English recipient of the Victoria Cross

Lieutenant-Colonel William Thomas Marshall VC (5 December 1854 – 11 September 1920) was an English recipient of the Victoria Cross, the highest and most prestigious award for gallantry in the face of the enemy that can be awarded to British and Commonwealth forces.

==Details==
Marshall was 29 years old, and a quartermaster-sergeant in the 19th Hussars, British Army during the Mahdist War when the following deed took place for which he was awarded the VC.

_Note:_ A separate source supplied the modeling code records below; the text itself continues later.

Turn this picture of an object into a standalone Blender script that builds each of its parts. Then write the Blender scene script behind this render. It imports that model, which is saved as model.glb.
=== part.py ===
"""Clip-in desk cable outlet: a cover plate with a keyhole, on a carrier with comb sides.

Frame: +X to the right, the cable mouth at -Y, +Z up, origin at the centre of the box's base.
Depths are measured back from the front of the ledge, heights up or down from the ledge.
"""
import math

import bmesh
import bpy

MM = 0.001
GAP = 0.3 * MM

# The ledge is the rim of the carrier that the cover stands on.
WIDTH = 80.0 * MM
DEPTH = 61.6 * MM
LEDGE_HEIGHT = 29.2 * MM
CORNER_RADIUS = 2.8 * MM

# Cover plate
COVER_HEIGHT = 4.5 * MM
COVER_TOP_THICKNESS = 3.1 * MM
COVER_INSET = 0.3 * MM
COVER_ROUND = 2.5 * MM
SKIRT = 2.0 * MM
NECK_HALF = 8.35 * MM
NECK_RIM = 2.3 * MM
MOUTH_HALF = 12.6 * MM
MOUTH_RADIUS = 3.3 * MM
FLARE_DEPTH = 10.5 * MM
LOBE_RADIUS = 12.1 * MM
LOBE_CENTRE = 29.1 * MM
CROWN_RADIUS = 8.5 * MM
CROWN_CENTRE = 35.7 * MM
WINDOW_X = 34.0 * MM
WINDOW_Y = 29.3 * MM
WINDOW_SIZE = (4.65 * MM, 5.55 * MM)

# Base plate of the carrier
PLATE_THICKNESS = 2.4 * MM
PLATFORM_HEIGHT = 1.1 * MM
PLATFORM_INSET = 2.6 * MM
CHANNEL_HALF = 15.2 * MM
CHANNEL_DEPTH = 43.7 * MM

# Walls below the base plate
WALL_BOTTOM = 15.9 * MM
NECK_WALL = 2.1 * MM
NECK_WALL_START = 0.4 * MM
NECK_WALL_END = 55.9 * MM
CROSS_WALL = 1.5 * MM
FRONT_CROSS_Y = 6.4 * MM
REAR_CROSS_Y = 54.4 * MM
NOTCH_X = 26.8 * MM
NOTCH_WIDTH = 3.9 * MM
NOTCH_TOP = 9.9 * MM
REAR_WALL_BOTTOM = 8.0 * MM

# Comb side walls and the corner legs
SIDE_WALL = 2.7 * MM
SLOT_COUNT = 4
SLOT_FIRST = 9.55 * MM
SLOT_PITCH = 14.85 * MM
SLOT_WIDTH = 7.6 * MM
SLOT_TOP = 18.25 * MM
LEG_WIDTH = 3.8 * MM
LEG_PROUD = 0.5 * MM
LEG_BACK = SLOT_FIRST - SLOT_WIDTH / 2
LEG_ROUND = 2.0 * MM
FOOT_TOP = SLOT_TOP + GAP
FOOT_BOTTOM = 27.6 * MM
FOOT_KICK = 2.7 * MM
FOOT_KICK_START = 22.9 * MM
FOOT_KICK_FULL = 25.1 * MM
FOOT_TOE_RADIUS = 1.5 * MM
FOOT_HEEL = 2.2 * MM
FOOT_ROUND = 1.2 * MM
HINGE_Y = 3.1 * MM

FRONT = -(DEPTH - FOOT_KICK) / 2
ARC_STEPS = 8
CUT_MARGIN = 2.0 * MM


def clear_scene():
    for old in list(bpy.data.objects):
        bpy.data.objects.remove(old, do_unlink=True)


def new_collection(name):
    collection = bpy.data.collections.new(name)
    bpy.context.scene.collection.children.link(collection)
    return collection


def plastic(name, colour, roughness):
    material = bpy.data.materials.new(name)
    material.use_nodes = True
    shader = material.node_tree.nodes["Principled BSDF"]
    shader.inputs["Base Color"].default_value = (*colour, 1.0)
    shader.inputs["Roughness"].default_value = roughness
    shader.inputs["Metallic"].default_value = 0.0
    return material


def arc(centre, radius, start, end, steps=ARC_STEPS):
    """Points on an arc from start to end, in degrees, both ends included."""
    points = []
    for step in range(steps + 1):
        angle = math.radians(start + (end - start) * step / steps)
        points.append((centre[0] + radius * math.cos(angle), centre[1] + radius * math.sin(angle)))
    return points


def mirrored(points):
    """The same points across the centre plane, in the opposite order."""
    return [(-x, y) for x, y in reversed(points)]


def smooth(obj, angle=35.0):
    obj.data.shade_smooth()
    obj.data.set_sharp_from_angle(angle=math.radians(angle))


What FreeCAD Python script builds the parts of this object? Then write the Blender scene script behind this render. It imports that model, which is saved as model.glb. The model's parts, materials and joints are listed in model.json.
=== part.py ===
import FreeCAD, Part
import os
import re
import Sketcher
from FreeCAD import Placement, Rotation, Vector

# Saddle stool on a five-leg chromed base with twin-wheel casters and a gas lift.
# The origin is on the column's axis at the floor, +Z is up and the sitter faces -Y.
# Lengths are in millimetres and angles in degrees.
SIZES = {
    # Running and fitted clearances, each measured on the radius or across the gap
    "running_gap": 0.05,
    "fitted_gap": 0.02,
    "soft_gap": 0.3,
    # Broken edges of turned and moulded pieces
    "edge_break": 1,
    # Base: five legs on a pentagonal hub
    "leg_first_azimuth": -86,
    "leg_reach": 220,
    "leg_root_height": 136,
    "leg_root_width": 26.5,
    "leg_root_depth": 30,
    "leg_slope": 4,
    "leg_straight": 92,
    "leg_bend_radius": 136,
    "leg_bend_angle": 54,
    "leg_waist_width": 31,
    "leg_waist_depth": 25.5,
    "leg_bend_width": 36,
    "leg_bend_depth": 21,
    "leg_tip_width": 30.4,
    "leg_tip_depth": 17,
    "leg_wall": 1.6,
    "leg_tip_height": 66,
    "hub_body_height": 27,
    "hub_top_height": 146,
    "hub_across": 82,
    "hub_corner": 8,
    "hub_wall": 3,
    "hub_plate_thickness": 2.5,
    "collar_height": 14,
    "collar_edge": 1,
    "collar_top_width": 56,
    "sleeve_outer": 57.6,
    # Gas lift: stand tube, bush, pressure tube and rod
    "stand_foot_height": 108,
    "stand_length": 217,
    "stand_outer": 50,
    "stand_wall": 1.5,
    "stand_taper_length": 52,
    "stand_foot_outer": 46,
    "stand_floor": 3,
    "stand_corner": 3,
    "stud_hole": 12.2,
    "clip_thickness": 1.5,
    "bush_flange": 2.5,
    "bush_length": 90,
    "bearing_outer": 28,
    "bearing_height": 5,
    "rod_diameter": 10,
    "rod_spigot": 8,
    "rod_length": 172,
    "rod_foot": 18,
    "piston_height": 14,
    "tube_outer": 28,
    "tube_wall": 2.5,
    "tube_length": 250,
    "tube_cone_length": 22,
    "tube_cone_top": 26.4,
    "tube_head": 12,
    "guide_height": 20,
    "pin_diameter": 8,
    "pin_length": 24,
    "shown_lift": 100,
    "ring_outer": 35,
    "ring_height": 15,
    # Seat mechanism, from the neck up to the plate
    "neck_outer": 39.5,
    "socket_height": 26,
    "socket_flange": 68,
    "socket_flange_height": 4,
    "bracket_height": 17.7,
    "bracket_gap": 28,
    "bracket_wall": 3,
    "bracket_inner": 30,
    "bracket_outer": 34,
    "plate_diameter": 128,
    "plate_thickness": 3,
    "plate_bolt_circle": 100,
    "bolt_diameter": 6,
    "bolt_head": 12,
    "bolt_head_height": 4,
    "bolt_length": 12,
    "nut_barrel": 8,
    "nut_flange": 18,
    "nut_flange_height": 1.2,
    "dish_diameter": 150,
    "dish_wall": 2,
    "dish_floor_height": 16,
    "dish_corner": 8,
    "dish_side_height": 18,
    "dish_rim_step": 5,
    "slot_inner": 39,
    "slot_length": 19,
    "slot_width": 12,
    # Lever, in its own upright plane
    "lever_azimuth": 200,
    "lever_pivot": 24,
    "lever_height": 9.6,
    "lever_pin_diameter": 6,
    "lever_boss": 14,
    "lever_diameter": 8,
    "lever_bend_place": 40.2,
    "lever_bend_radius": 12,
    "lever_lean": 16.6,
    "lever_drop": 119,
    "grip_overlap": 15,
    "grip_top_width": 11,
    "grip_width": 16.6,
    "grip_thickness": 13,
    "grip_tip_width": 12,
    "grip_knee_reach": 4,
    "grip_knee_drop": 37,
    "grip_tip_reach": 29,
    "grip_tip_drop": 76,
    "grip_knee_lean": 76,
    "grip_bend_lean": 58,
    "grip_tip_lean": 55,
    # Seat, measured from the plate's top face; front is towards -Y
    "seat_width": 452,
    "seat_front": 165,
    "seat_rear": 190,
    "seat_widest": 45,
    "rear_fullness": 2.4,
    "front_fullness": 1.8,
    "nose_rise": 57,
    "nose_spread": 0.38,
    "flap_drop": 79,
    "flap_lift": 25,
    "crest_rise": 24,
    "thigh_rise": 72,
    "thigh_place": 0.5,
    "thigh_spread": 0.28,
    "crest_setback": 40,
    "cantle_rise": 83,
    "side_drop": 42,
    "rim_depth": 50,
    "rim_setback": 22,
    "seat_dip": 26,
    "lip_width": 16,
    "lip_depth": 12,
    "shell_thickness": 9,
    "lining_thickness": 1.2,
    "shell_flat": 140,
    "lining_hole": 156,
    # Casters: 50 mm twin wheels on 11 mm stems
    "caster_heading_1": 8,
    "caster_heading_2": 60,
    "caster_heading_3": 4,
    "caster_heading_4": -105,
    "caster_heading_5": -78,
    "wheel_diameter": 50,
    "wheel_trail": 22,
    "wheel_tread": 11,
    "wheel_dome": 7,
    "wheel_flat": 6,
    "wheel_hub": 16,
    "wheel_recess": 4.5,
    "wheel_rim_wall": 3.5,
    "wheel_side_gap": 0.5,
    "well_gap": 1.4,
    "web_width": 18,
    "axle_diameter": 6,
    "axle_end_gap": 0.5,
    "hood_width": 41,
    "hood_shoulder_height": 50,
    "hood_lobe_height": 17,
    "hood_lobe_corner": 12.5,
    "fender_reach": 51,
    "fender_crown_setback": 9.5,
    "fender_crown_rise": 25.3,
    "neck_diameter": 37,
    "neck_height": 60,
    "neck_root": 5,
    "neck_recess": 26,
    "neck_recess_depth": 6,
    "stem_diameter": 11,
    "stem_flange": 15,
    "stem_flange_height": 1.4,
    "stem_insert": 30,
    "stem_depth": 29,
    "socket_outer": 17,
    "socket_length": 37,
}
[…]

On 29 February 1884 at Battle of El Teb, Sudan, the Commanding Officer of the 19th Hussars, Lt. Col. Percy Barrow, was severely wounded, his horse was killed and he was on the ground surrounded by the enemy. Quartermaster-Sergeant Marshall, rode to his assistance, seized his hand and dragged him through the enemy back to the regiment, saving him from certain death.

He became quartermaster in the regiment on 20 January 1885, and was promoted to Honorary captain on 20 January 1895. In 1902 he was acting quartermaster of the 2nd Provisional Regiment of Dragoons. In 1905, as a major, he became Camp Quartermaster of Aldershot. He retired in 1907. He was Secretary of the Fife County Territorial Association, in Scotland. He served again in World War I, becoming promoted lieutenant-colonel in 1918. He died in 1920 in Kirkcaldy and was buried at the town's Bennochy Road Cemetery.

His Victoria Cross is displayed in The Light Dragoons (15th/19th King's Royal Hussars) Museum Collection at the Discovery Museum, Newcastle upon Tyne, England.